Sarah Katharine Oldham Hopkins recently won the seventh grade Daughters of the American Revolution essay contest. Her essay won several different levels of competition including the local, district, state and Southeastern Divisional DAR chapters.

“It was fun and I enjoyed receiving the award in Nashville at the State of Tennessee Library and Archives on Statehood Day, June 1,” Hopkins said. “Everyone was so nice, and I also got to meet the president general of the DAR.”

According to Hopkins, “The essay topic for this year was to explain what it was like to be a sibling of a brother who had died during World War I and what it meant to the family to experience the dedication of the Tomb of the Unknown Soldier .”

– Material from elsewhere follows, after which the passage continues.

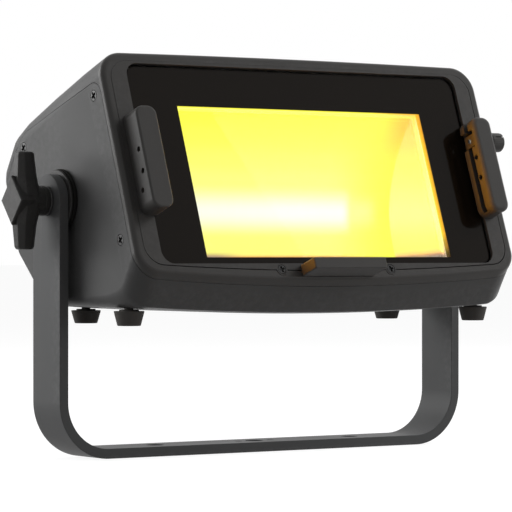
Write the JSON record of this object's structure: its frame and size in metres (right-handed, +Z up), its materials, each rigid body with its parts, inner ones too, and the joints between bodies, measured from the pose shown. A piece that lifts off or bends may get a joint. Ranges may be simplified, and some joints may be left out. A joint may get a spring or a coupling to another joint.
{
  "type": "stage floodlight",
  "caption": "Wall-washing stage floodlight with a leaned-back glass front, asymmetric reflector, filter holders with a spring latch, and a U-shaped yoke with clamp knobs",
  "frame": {"origin": "middle of the yoke bar's underside, on the axis of its clamp hole", "axes": "+X along the yoke bar to the side with the filter latch, -Y the way the light leaves, +Z up from the bar to the head"},
  "size_m": [0.4058, 0.2068, 0.2823],
  "materials": {
    "yoke_paint": "fine-textured dark grey powder coat",
    "housing_paint": "satin charcoal powder coat",
    "bezel_plastic": "fine-grained moulded plastic",
    "holder_plastic": "fine-grained moulded plastic",
    "knob_plastic": "black glass-filled nylon",
    "fibre": "pressed fibre friction disc",
    "black_steel": "black oxide steel",
    "steel": "zinc-plated steel",
    "rubber": "matt black rubber",
    "clear_glass": "clear toughened glass",
    "mask_print": "black printed border behind the glass",
    "display": "dark display window",
    "reflector_metal": "bright anodised reflector sheet",
    "aluminium": "plain extruded and cut aluminium",
    "circuit_board": "solder mask"
  },
  "bodies": {
    "yoke_body": {"yoke": "yoke_paint", "yoke_spacer_left": "knob_plastic", "yoke_spacer_right": "knob_plastic", "clamp_washer_left": "black_steel", "clamp_washer_right": "black_steel"},
    "head": {"lower_housing": "housing_paint", "top_cover": "housing_paint", "rear_panel": "housing_paint", "bezel_rim": "bezel_plastic", "bezel_frame": "bezel_plastic", "front_glass": "clear_glass", "glass_mask": "mask_print", "glass_gasket": "rubber", "front_bulkhead": "aluminium", "filter_holder_left": "holder_plastic", "filter_holder_right": "holder_plastic", "filter_holder_bottom": "holder_plastic", "latch_spring": "steel", "reflector": "reflector_metal", "reflector_end_left": "reflector_metal", "reflector_end_right": "reflector_metal", "led_board": "circuit_board", "heat_spreader": "aluminium", "heat_sink": "aluminium", "power_supply": "steel", "control_board": "circuit_board", "display_window": "display", "friction_disc_left": "fibre", "friction_disc_right": "fibre", "pivot_block_left": "aluminium", "pivot_block_right": "aluminium", "side_screw_left_upper_front": "black_steel", "side_screw_left_upper_rear": "black_steel", "side_screw_left_lower_front": "black_steel", "side_screw_right_upper_front": "black_steel", "side_screw_right_upper_rear": "black_steel", "side_screw_right_lower_front": "black_steel", "frame_screw_left": "black_steel", "frame_screw_right": "black_steel", "foot_front_left": "rubber", "foot_front_right": "rubber", "foot_rear_left": "rubber", "foot_rear_right": "rubber", "power_inlet": "knob_plastic", "power_outlet": "knob_plastic", "data_inlet": "knob_plastic", "data_outlet": "knob_plastic"},
    "knob_left": {"clamp_knob_left": "knob_plastic", "clamp_stud_left": "steel"},
    "knob_right": {"clamp_knob_right": "knob_plastic", "clamp_stud_right": "steel"},
    "latch": {"latch_block": "holder_plastic", "latch_knob": "knob_plastic"},
    "menu_button_1_body": {"menu_button_1": "rubber"},
    "menu_button_2_body": {"menu_button_2": "rubber"},
    "menu_button_3_body": {"menu_button_3": "rubber"},
    "menu_button_4_body": {"menu_button_4": "rubber"}
  },
  "joints": [
    {"name": "head_tilt", "type": "hinge", "parent": "yoke_body", "child": "head", "pos_m": [0, 0, 0.18], "axis": [1, 0, 0], "range_deg": [-180, 180]},
    {"name": "knob_left_turn", "type": "hinge", "parent": "yoke_body", "child": "knob_left", "pos_m": [-0.19, 0, 0.18], "axis": [-1, 0, 0], "range_deg": [-180, 180]},
    {"name": "knob_right_turn", "type": "hinge", "parent": "yoke_body", "child": "knob_right", "pos_m": [0.19, 0, 0.18], "axis": [1, 0, 0], "range_deg": [-180, 180]},
    {"name": "latch_pull", "type": "slide", "parent": "head", "child": "latch", "axis": [1, 0, 0], "range_m": [0, 0.0055], "stiffness_N_per_m": 800, "springref_m": -0.003},
    {"name": "menu_button_1_press", "type": "slide", "parent": "head", "child": "menu_button_1_body", "axis": [0, -0.9397, 0.342], "range_m": [0, 0.001], "stiffness_N_per_m": 300, "springref_m": -0.001},
    {"name": "menu_button_2_press", "type": "slide", "parent": "head", "child": "menu_button_2_body", "axis": [0, -0.9397, 0.342], "range_m": [0, 0.001], "stiffness_N_per_m": 300, "springref_m": -0.001},
    {"name": "menu_button_3_press", "type": "slide", "parent": "head", "child": "menu_button_3_body", "axis": [0, -0.9397, 0.342], "range_m": [0, 0.001], "stiffness_N_per_m": 300, "springref_m": -0.001},
    {"name": "menu_button_4_press", "type": "slide", "parent": "head", "child": "menu_button_4_body", "axis": [0, -0.9397, 0.342], "range_m": [0, 0.001], "stiffness_N_per_m": 300, "springref_m": -0.001}
  ]
}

When asked where she got her inspiration for her award-winning essay, she replied, “I used my imagination to tell a story with facts from different resources such as the Arlington National Cemetery Tomb of the Unknown Soldier Anniversary website, books from 1917 and 1918 , and many other old books and newspapers online. I imagined what was happening in America around a girl and her family in 1918.”

Hopkins is an eighth-grade student at the Johnson City Virtual Academy, where her favorite subjects are social studies and English. In her spare time she enjoys “reading, biking, ballet, hiking, baking, attending Virtual Academy Book Club and (sharing) fun facts about all kinds of interesting things.”

She lives in Johnson City with her family, three goldfish named Daphne, Harold and Peter, a cat who requested to remain nameless, and a dog who never got around to answering emails about having his name released to the public.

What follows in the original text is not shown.